You're attempting to whine here and I know that. You've taken that sentence:
"Let's kill John," Lola exclaimed.
and now made it:
"Let's kill John," Lola said.
But you desperately what to do something to decorate it like:
"Let's kill John," Lola said, lovingly.
I won't show you the red pen I just stabbed through your paper/computer screen on that word. :-/
What's wrong with lovingly?
Nothing. I adore the word "loving."
I don't adore the -ly construction.
Rule Number 2: Search and destroy every -ly you find. Every. Single. One.
Let's put some parameters to that rule, shall we? Obviously, there are some words that are naturally constructed with the -ly ending and they can be left alone. Adverbs are your nemesis here. If the -ly word is attached to a "said", I can pretty much say across the board, DELETE. If you're dialogue isn't constructed well enough to convey the meaning of that word, search for stronger verbs and play with it until it does.
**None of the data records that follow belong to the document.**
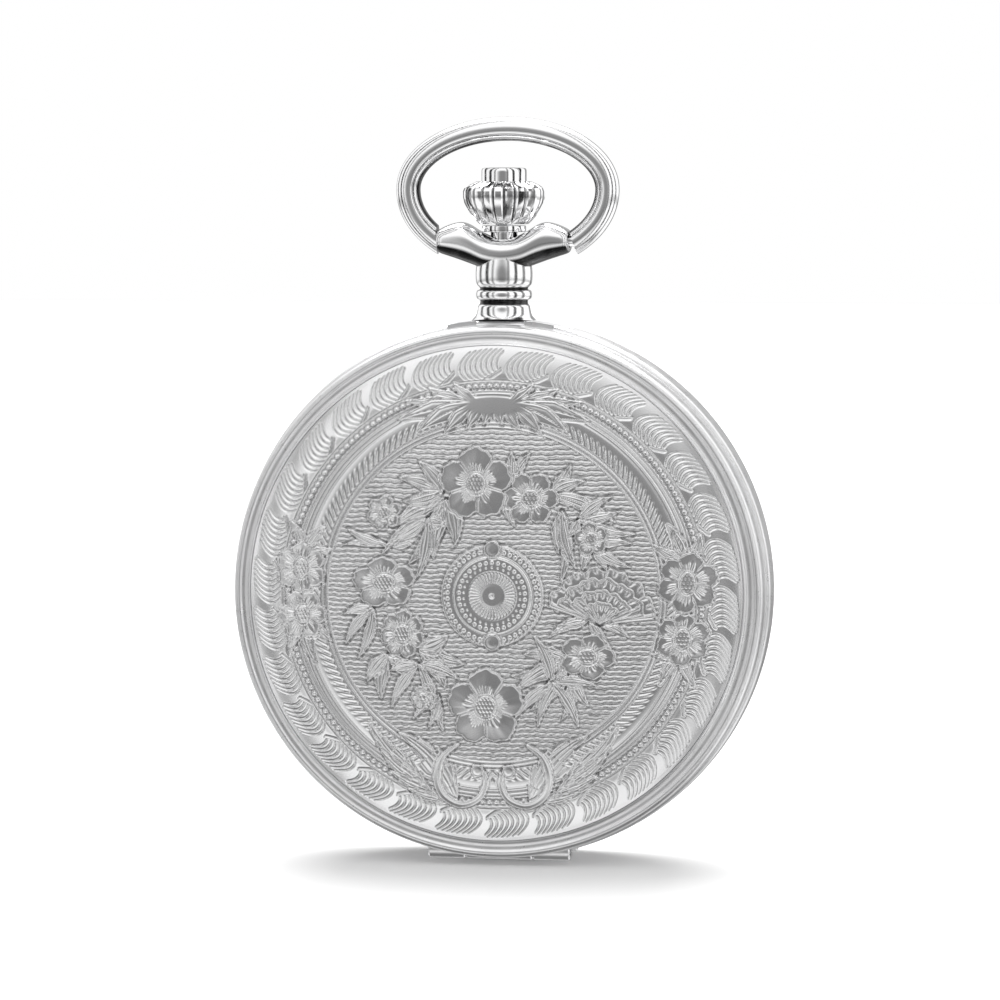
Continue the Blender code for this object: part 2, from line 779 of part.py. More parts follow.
def make_screw(name, plan):
    """A slotted cheese-head screw from the back, its shank inside the plate."""
    shank_end = PLATE_BACK + 0.9
    under_head = SCREW_HEAD_BACK + 0.38
    profile = [
        (0, shank_end),
        (0.4, shank_end),
        (0.4, under_head),
        (0.75, under_head),
        (0.75, SCREW_HEAD_BACK),
        (0, SCREW_HEAD_BACK),
    ]
    screw = turned(name, profile, across(plan), 8)
    low = (plan[0] - 1, -SCREW_HEAD_BACK - 0.15, plan[1] - 0.1)
    high = (plan[0] + 1, -SCREW_HEAD_BACK + 0.2, plan[1] + 0.1)
    cut(screw, block(f"{name}_slot", low, high))
    return keep(screw, "blued_steel")


def make_jewel(name, plan):
    return keep(tube(name, 0.56, 0.2, 2.72, 3.3, across(plan), 8), "ruby")


# Power and train


def make_wheel(name, plan, outlines, depths, arbor, material="brass", pinion=None):
    """A spoked plate on its arbor, with a pinion on the same arbor where it has one."""
    wheel = slab(name, outlines, *depths, across(plan))
    join(wheel, turned(f"{name}_arbor", arbor, across(plan), 10))
    if pinion:
        leaves, pinion_low, pinion_high = pinion
        join(wheel, slab(f"{name}_pinion", [leaves], pinion_low, pinion_high, across(plan)))
    return keep(wheel, material)


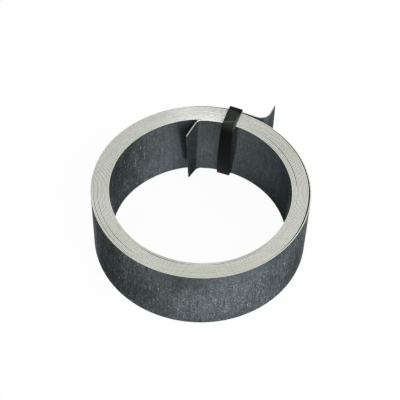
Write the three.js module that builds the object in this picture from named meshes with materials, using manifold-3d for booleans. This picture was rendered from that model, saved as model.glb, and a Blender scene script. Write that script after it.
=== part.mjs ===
// A small coil of galvanised steel strip, standing on its edge faces and tied with one plastic strap.
//
// Millimetres, +Z up. The origin is the middle of the footprint, on the ground.
// The strip is wound clockwise, seen from above, from its inner end to its outer end.
// An angle around the coil is a compass direction, counter-clockwise from +X. A winding angle is
// how far the strip has been wound from its inner root.

import * as THREE from 'three';
import { mergeVertices } from 'three/addons/utils/BufferGeometryUtils.js';
import Module from 'manifold-3d';

const TURN = 2 * Math.PI;
const degrees = THREE.MathUtils.degToRad;

// Strip
const STRIP_WIDTH = 50;
const STRIP_THICKNESS = 0.75;

// Winding
const FULL_TURNS = 14;
const ROOT_RADIUS = 58.02; // inner face of the first turn, where the inner end leaves it
const ROOT_DIRECTION = degrees(90);
const END_DIRECTION = degrees(66); // where the outer end turns straight
const MEAN_PITCH = 0.853; // from one turn to the next, on average
const PITCH_SWING = 0.043; // looser by this at the back, tighter by this at the front
const WINDING_END = FULL_TURNS * TURN + ROOT_DIRECTION - END_DIRECTION;

// The bore is a little out of round, less and less so towards the outermost turn
const BORE_OVALITY = 0.16;
const BORE_LONG_DIRECTION = degrees(150);

// Every turn is pressed in where the coil has been set down on a hard edge
const FLAT_DEPTH = 0.44;
const FLAT_DIRECTION = degrees(124);
const FLAT_HALF_SPAN = degrees(33);

// The last turn springs away from the coil over part of its length, and again where it ends
const LOOSE_GAP = 0.5;
const LOOSE_MIDDLE = WINDING_END - TURN + degrees(60);
const LOOSE_HALF_SPAN = degrees(66);
const END_LIFT = 0.85;
const END_LIFT_SPAN = degrees(36);

// Groove between turns, on both edge faces
const GROOVE_DEPTH = 0.5;
const GROOVE_WIDTH = 0.24;

// Inner end: bent in across the bore, and cut at a slant
const INNER_BEND_RADIUS = 5.75;
const INNER_BEND = degrees(64.7);
const INNER_TOP_LENGTH = 12.9;
const INNER_BOTTOM_LENGTH = 6.8;

// Outer end: straight off the coil, then flared away from it
const OUTER_STRAIGHT = 7.6;
const OUTER_BEND_RADIUS = 6.8;
const OUTER_BEND = degrees(88);
const OUTER_FLARE = 8;

// Strap
const STRAP_DIRECTION = degrees(72.4);
const STRAP_WIDTH = 9;
const STRAP_THICKNESS = 0.8;
const STRAP_GAP = 0.3; // clear of the strip all round
const STRAP_OUTER_SLACK = 1.7; // more room where the outer end springs against it
const STRAP_OUTER_TWIST = degrees(3); // its outer leg turns this far, out at its left as the bore sees it
const STRAP_FOLD_SLACK = 1.5; // more room where it folds over into the bore
const STRAP_FOOT_SLACK = 0.9; // more room where it turns under the coil, inside the bore
const STRAP_FOLD = 2.6; // how far back from each corner its bend starts: over the bore,
const STRAP_SHOULDER = 2; // over the outermost turn,
const STRAP_CORNER = 0.9; // and under the coil
const STRAP_LEAN = 1.9; // its foot stands this far round from its top
const STRAP_BOW = 3; // its leg in the bore bows this far away from the wall
const LAP_LENGTH = 24;

// Where the axis of the coil stands, from the middle of the footprint
const AXIS = new THREE.Vector3(0, -2.1, STRAP_THICKNESS + STRAP_GAP);

// Facets
const STEPS_PER_TURN = 60;
const STEPS_PER_BEND = 8;
const STEPS_PER_LEG = 6; // along each leg of the strap
const CUT_MARGIN = 1; // a cutter reaches this far past what it cuts

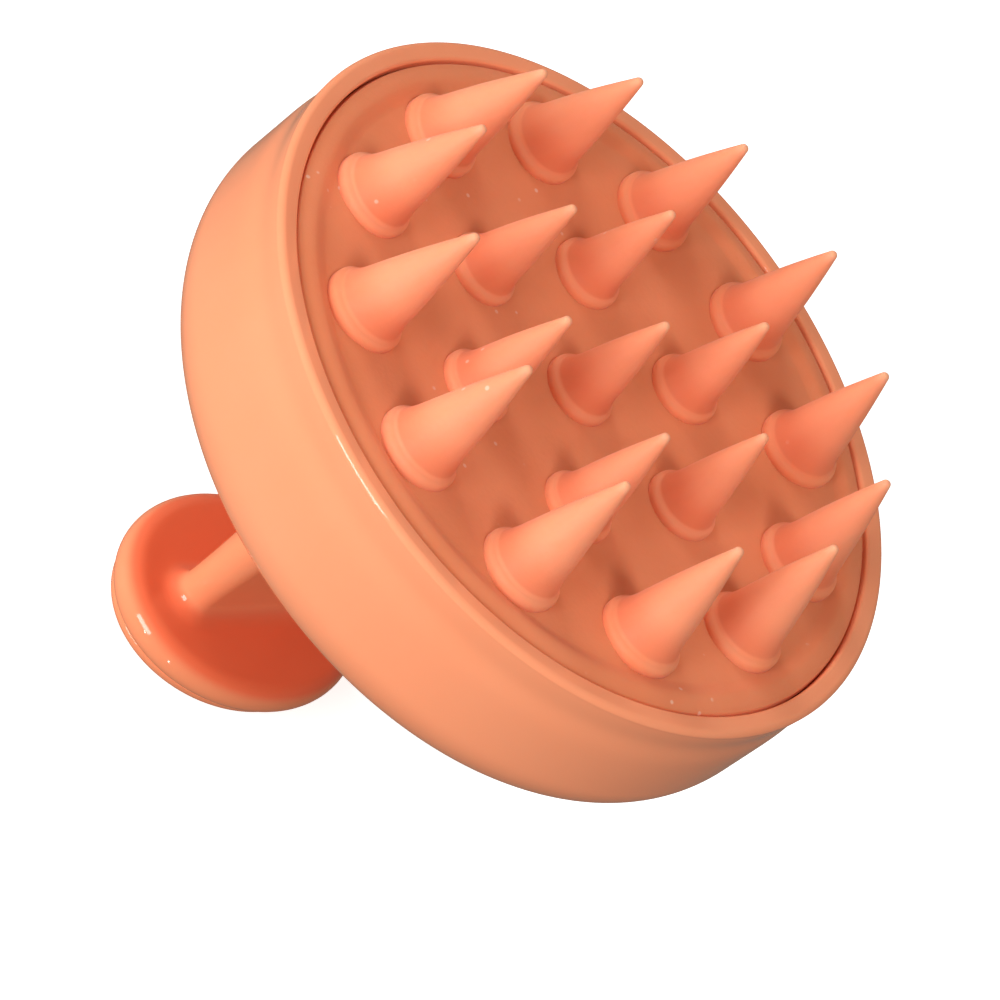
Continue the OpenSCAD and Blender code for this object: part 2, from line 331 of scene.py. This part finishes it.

Further, those little -ly words are telling. What do they tell? Usually they tell something your dialogue has already said or they convey some movement or emotion that is better demonstrated with straight-forward action verbs and body language. This helps your characters become three-dimensional and your reader will thank you because the characters will become REAL.
Take a moment to search your current work in progress for -ly. If you have dozens or hundreds, you're in trouble. Train your writing brain now to backspace those words as soon as they are typed.
Once again, though, we're back to how to enhance "Let's kill John," Lola said.
Could we use: "Let's kill John," Lola said, removing a butcher knife from the drawer.
Really, there is no problem with that construction. It reads well. Your reader will get the point without getting stuck in your mechanics. But as you work your way through the scene, if you do that construction over and over, you once again stick your reader in the midst of your writing mechanics. Not good.
But, what if we mix it up?
"Let's kill John." Lola removed a butcher knife from the drawer and tested the blade against her finger, drawing a bead of red, oozing blood.
I leave it to you. Which would you rather do?
You have a ton of opportunity in these moments to present movements, visuals, sounds, tastes, smells, emotions, and body language.
You don't understand about body language? What husband hasn't come home to a wife standing in the doorway with her hands on her hips and a frown on her face? Does she need to deliver the speech? If Lola's eyes gleamed and she licked the blood off her finger, what is that going to tell you?
Rule Number 3: Whenever possible, remove the "said" and "asked" and put active construction in your sentences using movements, body language, and emotion.
Every person non-verbally conveys a message. Few people sit still, and if they do, there's a reason. Nervous habits, casual behaviors, and common day-to-day activities bring your story from telling to showing.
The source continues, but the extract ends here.